The roasting operation is being run by Wooten and Grit Director of Coffee Travis Mason, a former employee of both Stumptown Coffee Roasters and Portland Roasting Coffee.

“We are just now ramping up the wholesale side of the business,” Wooten recently told DCN. “As you can imagine, it was quite an undertaking roasting for our four shops out of the gate. We basically went from from roasting zero pounds to 400 pounds in that first week.”

The Grit roasting team is currently sourcing greens primarily from Cafe Imports and Royal Coffee New York, and coffees have also come from Atlas Coffee Importers and Genuine Origin.

Grit Coffee Roaster

The Grit roastery.

“Our long-term goal is to be able to establish relationships with specific farms, but in the short-term [we] have relied on our importers to connect us with producers who are doing their best to build up their communities,” Wooten said. “At a minimum, we make sure we’re paying a fair price for the coffees we source and evaluate coffees not only on flavor but on what good is being done… A passion for us is sharing with our customers how much work actually goes into producing great coffee and shine a light on the relatively unstable contexts where coffee is grown.”

Grit’s roster of roasts launched with four core blends, including two medium roast blends, a darker roast blend and one blend of Swiss Water Decaf coffees.
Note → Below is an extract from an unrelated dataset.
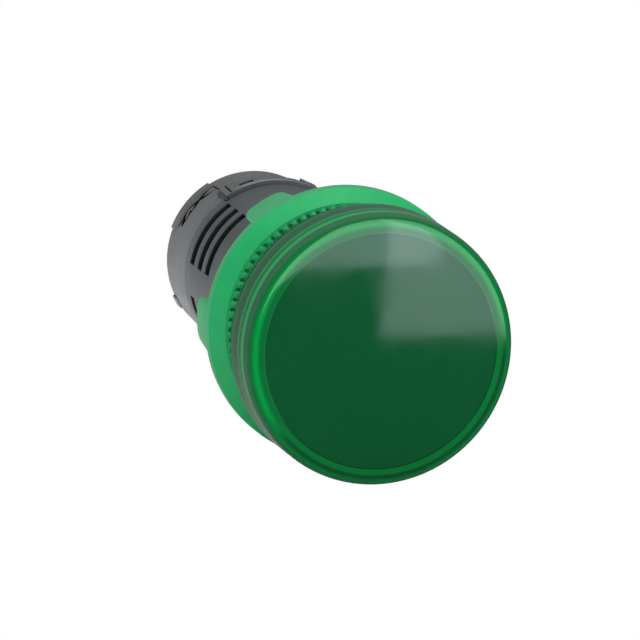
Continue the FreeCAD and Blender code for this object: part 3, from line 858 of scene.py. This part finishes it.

Wooten said the team plans to keep tweaking each of the blends as they evaluate incoming coffees, while the roastery is also cranking a number of single-origin offerings that are traceable to at least the cooperative or mill level, currently including origins such as Rwanda (Misozi Kopakaki), Nicaragua (Segovia PRODECOOP), Myanmar (A Lel Chaung), Mexico (Chiapas Comon Yaj Noptic Cooperative), Honduras (Reserva Pacavita), Ethiopia (Layo Taraga) and Brazil (Sitio Barra Grande).

Grit Coffee Roaster

Grit Coffee’s Stonefield location, opened in December 2016.

Wooten, an SCA-certified roaster, said the company is in part relying on Mason’s culinary training and experience as a chef to help inform the roasting program. “We approach roasting from a culinary perspective,” he said. “Our job is to bring out the best of the ingredient.”

With that goal, the profiles of Grit’s coffees in each of its cafes has begun to change ever so slightly.

“We have a fairly wide demographic of customers based on the locations of our four shops,” said Wooten, adding that Charlottesville is gifted with a high number of established and up-and-comer roasteries for a city its size. “When we started the conversation about roasting, we intentionally set out to create a roasting program that was approachable to a wide range of people without watering down our pursuit of quality and creativity.”